Newer releases will notice that the data in the datastore wasn’t encrypted with the same token, and will fail to start… instead of hosing the cluster.
👍 1
a
Well, I tried restoring my RDS postgres db snapshot and started up a brand new node, installing k3s fresh with the old token, and I'm still seeing all kinds of issues. kube-system pods won't start on the new node and
journalctl -u k3s
is showing "Unable to authenticate the request due to an error: [invalid bearer token, square/go-jose: error in cryptographic primitive]". I've tried deleting and recreating all of the deployments in the manifests directory but they never come up, complaining about missing secrets.
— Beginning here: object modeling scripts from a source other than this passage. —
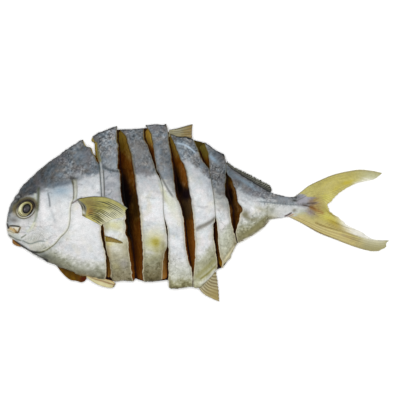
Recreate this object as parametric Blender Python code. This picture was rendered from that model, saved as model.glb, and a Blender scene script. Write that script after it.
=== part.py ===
"""A dried pomfret lying on its right side: one whole fish, cut open by six deep gashes across its left side.

Frame: +X runs from the snout to the tail, +Y from the belly to the back, +Z up through the fish. The origin is
on the surface that the fish lies on, under the middle of its box. Lengths below are in millimetres: x is
measured back from the snout, y up from the middle of the tail fork, z up from the surface.
"""

import math

import bmesh
import bpy
import numpy as np

MM = 0.001
WELD = 0.00001  # in metres, for the loose caps of a curve

# Driving dimensions
TOTAL_LENGTH = 320.0  # snout to the tip of the lower tail lobe
HIGHEST_BACK = 69.5  # top of the third strip
LOWEST_FIN = -79.0  # tip of the torn anal fin
FLESH_END = 262.0  # where the tail's flesh runs out between the fin rays
RIM_SHARPNESS = 1.15  # 1 is an ellipse across the fish, more is a lens with a keen back and belly
RING_POINTS = 24
STATION_STEP = 8.0
STATION_LEAST = 1.0  # sections are no closer than this
WEB = 6.0  # uncut flesh left under each gash
WEB_SHARE = 0.7  # of half the thickness, where the fish is too thin for that
SLIT_LEAST = 0.8  # a gash whose lips have closed up again
FLOOR_WIDTH = 1.2  # of a gash, at its deepest
WALL_LEAN = 0.18  # how far across a gash its floor lies, from the steep wall
FIN_THICKNESS = 1.8
ROOT_DEPTH = 4.0  # how far a fin's root reaches into the flesh
FLAP_DROP = 2.5  # the belly flap hangs from the lower side of the rim
PECTORAL_LIFT = 0.4  # the middle of the pectoral fin above the skin

# How thick the fish is, as half the thickness at each x, and how high its middle plane lies
HALF_THICKNESS = [
    (0, 1.6), (1.5, 4.2), (5, 6.6), (10, 8.6), (16, 10.2), (30, 12.6), (50, 13.9), (85, 14.2),
    (120, 13.8), (150, 12.5), (180, 10.4), (205, 7.8), (225, 5.6), (240, 4.3), (252, 2.8), (262, 1.2),
]  # fmt: skip
MIDDLE_HEIGHT = [(0, 12), (16, 12.6), (60, 13), (140, 13), (180, 11.4), (230, 8), (320, 4.2)]

# The outline, one stretch of back and of belly for each piece between two gashes
BACK = {
    "head": [(0, -13.5), (1.3, -5), (4.6, 3.8), (9.6, 12.1), (22.1, 25.9), (42.1, 42.1), (63.8, 56.2)],
    "strip_1": [(71.6, 58.4), (78, 62.2), (92.2, 67.6)],
    "strip_2": [(94.3, 64.7), (114.7, 65.7)],
    "strip_3": [(116, 68.2), (133.1, HIGHEST_BACK)],
    "strip_4": [(136, 61.5), (143, 58.8), (155.2, 56)],
    "strip_5": [(165.2, 54.1), (173.1, 48.4), (181.9, 43.4)],
    "tail": [(184, 36), (204, 22.5), (219.9, 12.9), (227.4, 10.4), (240, 8.3), (262, 5)],
}
BELLY = {
    "head": [(0, -14.5), (1.5, -23.8), (7.1, -28.4), (14.6, -34.6), (33, -45.1), (62.2, -57.6), (82.6, -60.9)],
    "strip_1": [(87.2, -58.8), (90.5, -62.2), (105.6, -62.4)],
    "strip_2": [(109.3, -60.5), (119.7, -62.6), (134.6, -60.9)],
    "strip_3": [(137.3, -67.6), (141.4, -68.4), (155.4, -67)],
    "strip_4": [(157, -67), (159.8, -68), (166.5, -63), (175.2, -52.6)],
    "strip_5": [(176.9, -52.6), (180.2, -50.9), (192.6, -31)],
    "tail": [(193.4, -30.5), (208.2, -21.3), (219, -10.8), (227.4, -9.6), (235, -7.9), (262, -6)],
}

# The gashes, from belly to back: y, x of the middle and how far the lips stand apart
GASHES = {
    "gash_1": [(-61, 85.5, 5.8), (-36, 83.4, 2.5), (-18, 80.3, 2.1), (10, 80.4, 1.3), (39, 76.2, 1.8),
               (47.6, 73, 4.6), (56, 68, 8.3)],
    "gash_2": [(-62, 109.1, 6.4), (-52.6, 109.4, 9.7), (-36, 108.4, 11.6), (-19, 106.6, 14.2),
               (14, 102.5, 13.5), (47.6, 98.1, 10.6), (58.4, 96.1, 7.8), (65, 93.3, 2.1)],
    "gash_3": [(-61, 133.6, 3.9), (-48.4, 133.6, 3.8), (-36, 134.2, 1.8), (-9, 131.9, 0.6),
               (22.5, 128.6, 0.4), (34, 124.4, 1), (51.7, 119.9, 5.3), (60, 117.8, 5.8), (67, 115.5, 1.5)],
    "gash_4": [(-67, 156, 0.3), (-55, 155.5, 1.3), (-42.6, 154.5, 5.8), (-12.5, 152.1, 9.3),
               (14.2, 146.9, 12.5), (39, 142.4, 9.7), (60, 136.1, 2), (67, 134.8, 1.7)],
    "gash_5": [(-52, 177.6, 4), (-27.5, 175, 3.8), (-17.5, 174.4, 3.5), (-8.3, 174.6, 0.5),
               (18.4, 171.5, 0.4), (31, 169.1, 0.8), (39, 166.2, 6.1), (54, 161.5, 8.3)],
    "gash_6": [(-30.5, 192.8, 0.3), (-23.4, 191, 0.8), (-15, 190.6, 5.2), (-2.5, 191.4, 11.8),
               (14.2, 187.1, 8.5), (29, 183.2, 1), (37, 183.7, 0.5)],
}  # fmt: skip
# Where a gash has split the rim and runs right through: above this y, or below it
OPEN_ABOVE = {"gash_1": 43.0}
OPEN_BELOW = {"gash_2": -56.0}
GASH_OVERSHOOT = 5.0  # how far a gash runs on past the rim
GASH_SECTIONS = 20

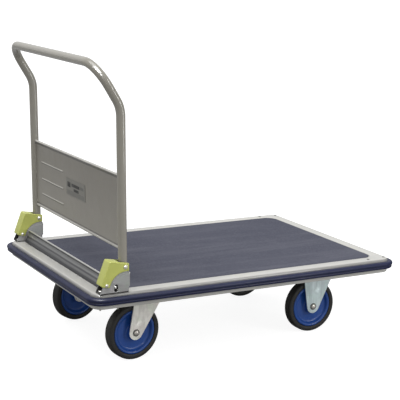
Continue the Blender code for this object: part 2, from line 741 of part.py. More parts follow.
def make_rigid_caster(side, looks):
    x, y = RIGID_PLATE_X, caster_y(side)
    low, high = CASTER_HEIGHT - PLATE_THICKNESS, CASTER_HEIGHT
    plate = loft([
        [Vector(p) + Vector((x, y, 0)) for p in rounded_rectangle(*[s / 2 for s in PLATE_SIZE], 0.009, z, 2)]
        for z in (low, high)
    ])
    fork = add_object(f"rigid_fork_{side}", plate, looks["fork"])
    outline = fork_leg_outline(RIGID_AXLE_X, high - 0.0006, x - 0.051, x + 0.053, 0.0195)
    for i, leg in enumerate(fork_legs(x, y, outline)):
        unite(fork, f"leg_{i}", leg)
    cut(fork, "axle_hole", axle_hole(RIGID_AXLE_X, y))
    bolt = axle_bolt(RIGID_AXLE_X, y)
    add_object(f"rigid_axle_{side}", bolt, looks["zinc"], (RIGID_AXLE_X, y, AXLE_Z))
    for name, shape, look in wheel_shapes(RIGID_AXLE_X, y):
        add_object(f"{name}_front_{side}", shape, looks[look], (RIGID_AXLE_X, y, AXLE_Z))


def mirrored_profile(half):
    """A closed turned section from its half with positive heights, outermost point last."""
    return [(r, -h) for r, h in half] + [(r, h) for r, h in reversed(half)]


def wheel_shapes(x, y):
    """The bearing, rim and tyre of a wheel, each as (name, shape, look)."""
    centre = (x, y, AXLE_Z)
    hub = HUB_RADIUS
    bearing = mirrored_profile([(AXLE_RADIUS + GAP, 0.0172), (hub, 0.0172)])
    rim = mirrored_profile([
        (hub + GAP, 0.0165), (0.0185, 0.0165), (0.0205, 0.0050), (0.0490, 0.0042),
        (0.0560, 0.0138), (RIM_RADIUS, 0.0138),
    ])
    flat = WHEEL_RADIUS / math.cos(math.pi / TYRE_SEGMENTS)
    half = TYRE_WIDTH / 2
    seat = (RIM_RADIUS + GAP) / math.cos(math.pi / TYRE_SEGMENTS)
    tyre = mirrored_profile([
        (seat, half - 0.0005), (flat - 0.0060, half), (flat - 0.0018, half - 0.0022), (flat, half - 0.0070),
    ])
    return [
        ("wheel_bearing", turned(bearing, centre, "y", BOLT_SEGMENTS, ring=True), "zinc"),
        ("wheel_rim", turned(rim, centre, "y", ROUND_SEGMENTS, ring=True), "wheel"),
        ("tyre", turned(tyre, centre, "y", TYRE_SEGMENTS, ring=True, phase=0.5), "tyre"),
    ]


# ---------------------------------------------------------------- the cart
def main():
    for old in list(bpy.data.objects):
        bpy.data.objects.remove(old, do_unlink=True)

    looks = {
        "deck": material("deck_paint", (0.62, 0.62, 0.59), 0.35),
        "mat": material("deck_mat_vinyl", (0.125, 0.130, 0.165), 0.80),
        "bumper": material("bumper_rubber", (0.022, 0.032, 0.080), 0.38),
        "under": material("under_frame_paint", (0.42, 0.42, 0.40), 0.45),
        "bracket": material("bracket_steel", (0.40, 0.40, 0.39), 0.40, 0.3),
        "guard": material("guard_plastic", (0.50, 0.52, 0.09), 0.42),
        "zinc": material("zinc_fastener", (0.60, 0.59, 0.54), 0.35, 0.9),
        "handle": material("handle_paint", (0.33, 0.32, 0.28), 0.33),
        "panel": material("panel_paint", (0.27, 0.26, 0.23), 0.42),
        "label": material("label_blank", (0.20, 0.20, 0.21), 0.45),
        "fork": material("fork_zinc", (0.55, 0.57, 0.55), 0.38, 0.8),
        "wheel": material("wheel_blue", (0.018, 0.035, 0.210), 0.42),
        "tyre": material("tyre_rubber", (0.020, 0.020, 0.019), 0.70),
        "plug": material("plug_plastic", (0.030, 0.030, 0.030), 0.55),
        "spring": material("spring_steel", (0.30, 0.30, 0.30), 0.35, 0.9),
    }

    make_deck_pan(looks["deck"])
    make_deck_mat(looks["mat"])
    make_bumper(looks["bumper"])
    make_under_frame(looks["under"])
    for side in SIDES:
        make_bracket(side, looks["bracket"])
        make_bracket_bolts(side, looks["zinc"])
        make_guard(side, looks["guard"])
        make_bracket_pins(side, looks["zinc"])
        make_pivot_bush(side, looks["zinc"])
        make_foot_plug(side, looks["plug"])
        make_pedal_pin(side, looks["zinc"])
        make_pedal_spring(side, looks["spring"])
        make_swivel_caster(side, looks)
        make_rigid_caster(side, looks)
    make_handle_tube(looks["handle"])
    make_handle_panel(looks["panel"])
    make_label(looks["label"])
    make_release_plate(looks["bracket"])
    make_lock_rod(looks["zinc"])


main()
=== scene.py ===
from math import acos, atan2, cos, hypot, pi, radians, sin, sqrt

import bmesh
import bpy
from mathutils import Matrix, Vector


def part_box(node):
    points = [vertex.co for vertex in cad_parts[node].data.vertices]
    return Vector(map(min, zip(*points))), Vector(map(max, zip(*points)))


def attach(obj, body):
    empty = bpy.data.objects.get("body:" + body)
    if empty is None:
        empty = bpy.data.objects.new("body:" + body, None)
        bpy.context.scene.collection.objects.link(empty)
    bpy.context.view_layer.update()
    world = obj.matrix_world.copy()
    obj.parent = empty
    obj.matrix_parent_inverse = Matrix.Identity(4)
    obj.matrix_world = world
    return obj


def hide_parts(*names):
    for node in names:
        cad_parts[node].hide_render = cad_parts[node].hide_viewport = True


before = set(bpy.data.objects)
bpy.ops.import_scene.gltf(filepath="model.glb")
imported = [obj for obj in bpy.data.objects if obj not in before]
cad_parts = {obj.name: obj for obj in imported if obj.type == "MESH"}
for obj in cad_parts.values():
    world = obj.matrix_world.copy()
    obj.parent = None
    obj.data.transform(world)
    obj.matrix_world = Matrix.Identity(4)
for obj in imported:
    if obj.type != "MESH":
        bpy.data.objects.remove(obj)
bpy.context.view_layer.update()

# ---------------------------------------------------------------- dimensions
# As in the CAD part, apart from the radii of the handle's bends, which are read from the photo.
DECK_LENGTH, DECK_WIDTH, DECK_HEIGHT = 0.91, 0.61, 0.2195
SHEET = 0.002
DECK_BOTTOM = DECK_HEIGHT - 0.039
RIM_WIDTH = 0.0355
DECK_CORNER, RECESS_CORNER, RECESS_DEPTH = 0.027, 0.03, 0.0025
PAN_UNDERSIDE = DECK_HEIGHT - RECESS_DEPTH - SHEET
BUMPER_TOP = DECK_HEIGHT - 0.005
BUMPER_HEIGHT = 0.0215
WHEEL_RADIUS, RIM_RADIUS = 0.075, 0.0605
WHEEL_TRACK = 0.376
SWIVEL_X, SWIVEL_TRAIL = -0.261, 0.038
SWIVEL_REST = {"near": radians(5), "far": radians(11.5)}
RIGID_AXLE_X, RIGID_PLATE_X = 0.2625, 0.2775
CASTER_HEIGHT = DECK_HEIGHT - 0.0343
PLATE_THICKNESS = 0.0035
PLATE_SIZE, PLATE_BOLTS = (0.112, 0.088), (0.043, 0.031)
FORK_SHEET, FORK_GAP, AXLE_RADIUS = 0.003, 0.036, 0.006
HANDLE_SPACING, TUBE_RADIUS, TUBE_WALL, HANDLE_LEAN = 0.581, 0.0115, 0.0018, 0.028
PIVOT_X, PIVOT_Z = -0.3762, DECK_HEIGHT + 0.066
TUBE_STUB, BEND_START, BEND_RADIUS, BEND_ANGLE = 0.039, 0.3734, 0.08, radians(30.6)
GRIP_REACH, GRIP_CORNER = 0.1034, 0.064
PANEL_BOTTOM, PANEL_TOP, PANEL_SHEET = 0.037, 0.229, 0.0014
PANEL_BEADS = (0.171, 0.1235, 0.0795)
CHEEK_SHEET, CHEEK_GAP, GUARD_WALL = 0.0023, 0.024, 0.0024
PIVOT_PIN_RADIUS, ROD_RADIUS = 0.004, 0.0035
SCREW_HOLE, PEDAL_PIN_HOLE, BUSH_HOLE = 0.0026, 0.0023, 0.0063
CUT_DEPTH = 0.022
WEB_SHEET, PEDAL_SHEET = 0.0021, 0.0011
ROD_X, ROD_Z = -0.4012, DECK_HEIGHT + 0.016
PEDAL_X, PEDAL_Z, PEDAL_SWING, PEDAL_HALF = -0.4102, DECK_HEIGHT + 0.008, radians(35), 0.269
GAP = 0.0003
SPECKLE_ROUGHNESS = 0.29  # a roughness that wanders across this value renders as speckles
FOOT_X = -0.3741
AXLE_Z = WHEEL_RADIUS
SWIVEL_AXLE_X = SWIVEL_X - SWIVEL_TRAIL
SIDES = {"near": -1, "far": 1}


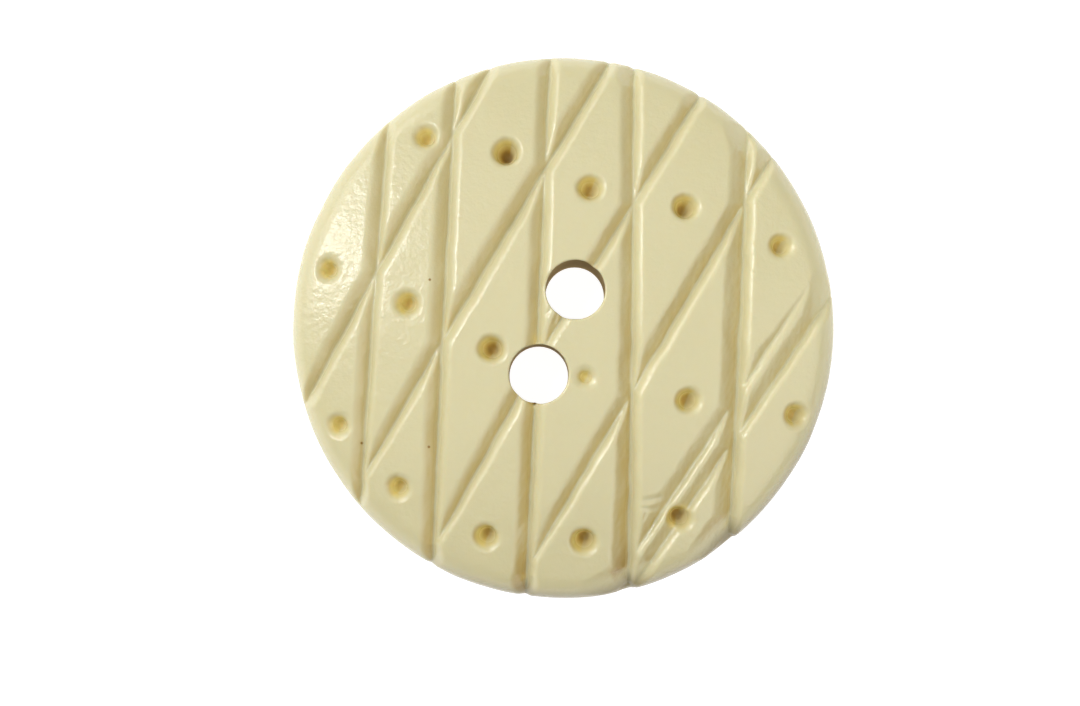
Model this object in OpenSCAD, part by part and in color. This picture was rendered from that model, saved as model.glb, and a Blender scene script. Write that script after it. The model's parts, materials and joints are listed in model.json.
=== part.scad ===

I even deleted the coredns secret which I thought should be automatically recreated but it wasn't. About the only thing that works is
kubectl get nodes
and other similar commands. Guess I just need to start fresh and try and import my currently running Rancher RKE cluster
Actually, it's fixed! I tried one last time after restoring the database, this time completely removing the
--token
option from the server command since it wasn't necessary in v1.19 and we didn't use it in the first place. It definitely was the right token but for whatever reason I guess v1.19 doesn't like that if you didn't use it previously?